71 junge Ärzte befinden sich im Moment in einer Facharztweiterbildung im Landkreis Ludwigsburg, wobei 41 davon Hausärzte und sechs Kinderärzte werden wollen. Obwohl die Arztzahlen bei der ambulanten Versorgung in Baden-Württemberg in den vergangenen Jahren auf nunmehr insgesamt 23 501 stetig gestiegen sind, haben die Stellenzahlen im Gegensatz dazu auf 17 330 abgenommen, sodass es zu Versorgungsengpässen kommen kann.

20 Prozent schon im Rentenalter

9,6 Prozent der Ärzte in der ambulanten Versorgung befinden sich in Baden-Württemberg im Renteneintrittsalter von 65 Jahren und älter, bei den Hausärzten ist es jeder fünfte. Immer beliebter werden bei den Ärzten Teilzeitmodelle und Kooperationspraxen. Auch die Zahl der Ärztinnen nimmt zu.

„Die jungen Ärzte streben nach der Ausbildung in eine Anstellungsposition oder Teilzeitmodelle. Sie wollen sich mit Kollegen austauschen und Familie sowie Berufe vereinbaren können. Außerdem sind die jungen Ärzte sehr heimatorientiert und wollen sich dort auch niederlassen, wo sie ihre Ausbildung gemacht haben“, erläuterte Gnoth im Tammer Gemeinderat. In den zurückliegenden zehn Jahren haben sich, nach den Erhebungen des Fachmanns, in Baden-Württemberg die Zahlen der Großpraxen vervierfacht und die Zahlen der Ärzte in Anstellung und in Teilzeitarbeit jeweils verdreifacht.

Stadt soll selbst aktiv werden

Gnoth riet den Vertretern der Kommune dazu, selbst aktiv zu werden und in Zukunft etwas für die Ansiedlung von Ärzten und besonders Kinderärzten in Tamm zu tun. Dabei kommt es nicht nur auf die Bereitstellung geeigneter Räumlichkeiten gerade für Gemeinschaftspraxen an, sondern auch auf gute Rahmenbedingungen wie eine entsprechende Infrastruktur und Familienfreundlichkeit. Auch Nachwuchsinitiativen der Gemeinden innerhalb der Ärzteschaft und eine entsprechende Öffentlichkeitsarbeit können von Erfolg gekrönt sein.

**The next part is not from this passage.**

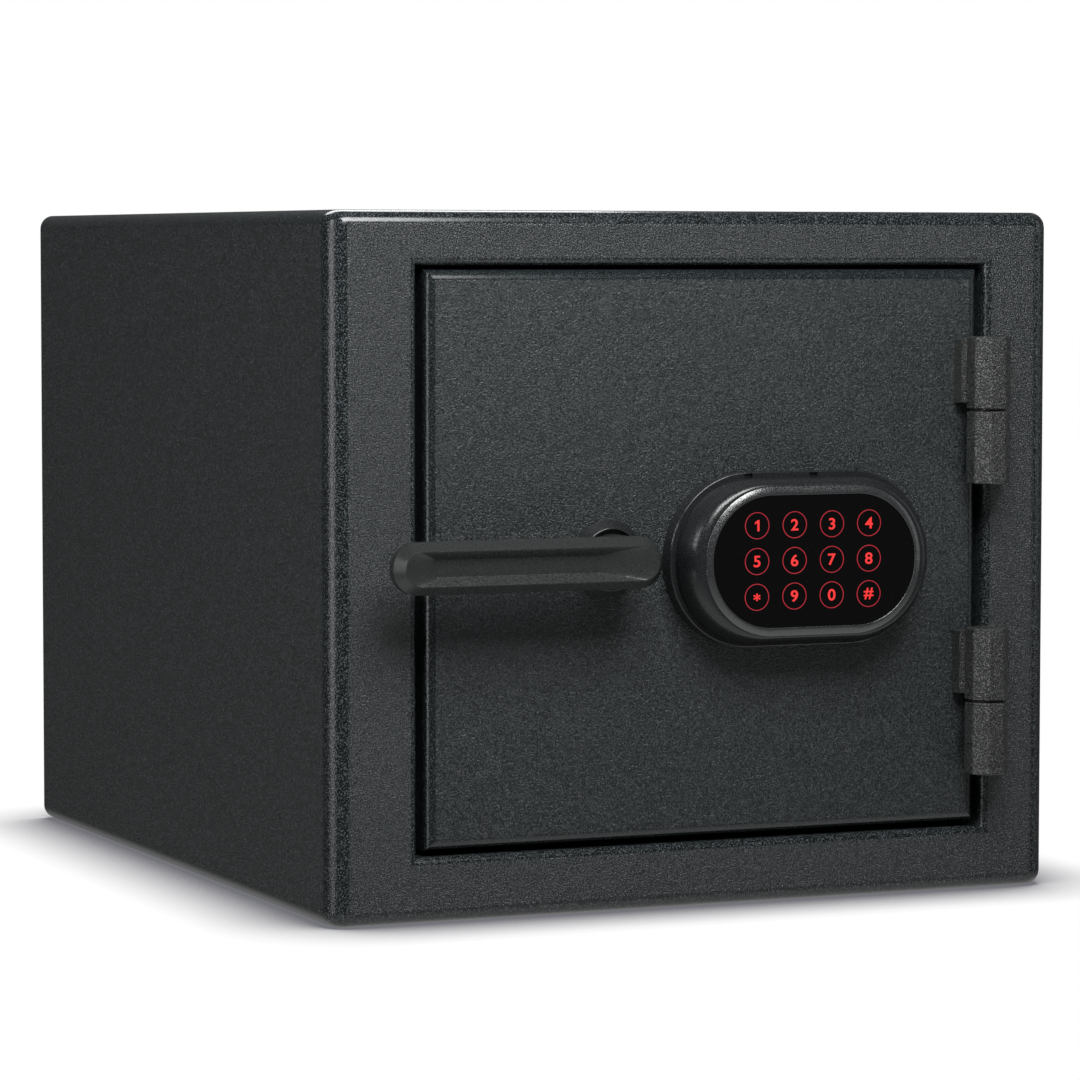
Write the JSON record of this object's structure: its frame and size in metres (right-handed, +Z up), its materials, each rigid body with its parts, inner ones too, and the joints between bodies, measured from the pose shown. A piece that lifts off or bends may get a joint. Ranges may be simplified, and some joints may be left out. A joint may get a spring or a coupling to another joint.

„Wir haben bereits Gespräche geführt, doch im Moment sind uns bei der Ansiedlung eines Kinderarztes in Tamm aufgrund des Versorgungsgrads die Hände gebunden“, sagte Bürgermeister Martin Bernhard in der jüngsten Sitzung des Gemeinderats. Er verwies auf das Gebiet des Planverfahrens „Südlich des Rathauses“, wo auch neue Praxisräume entstehen sollen. Der Tammer Rathauschef stellte in diesem Zusammenhang ebenfalls klar, dass die Bedarfsplanung des Bundes den aktuellen Gegebenheiten angepasst werden müsse.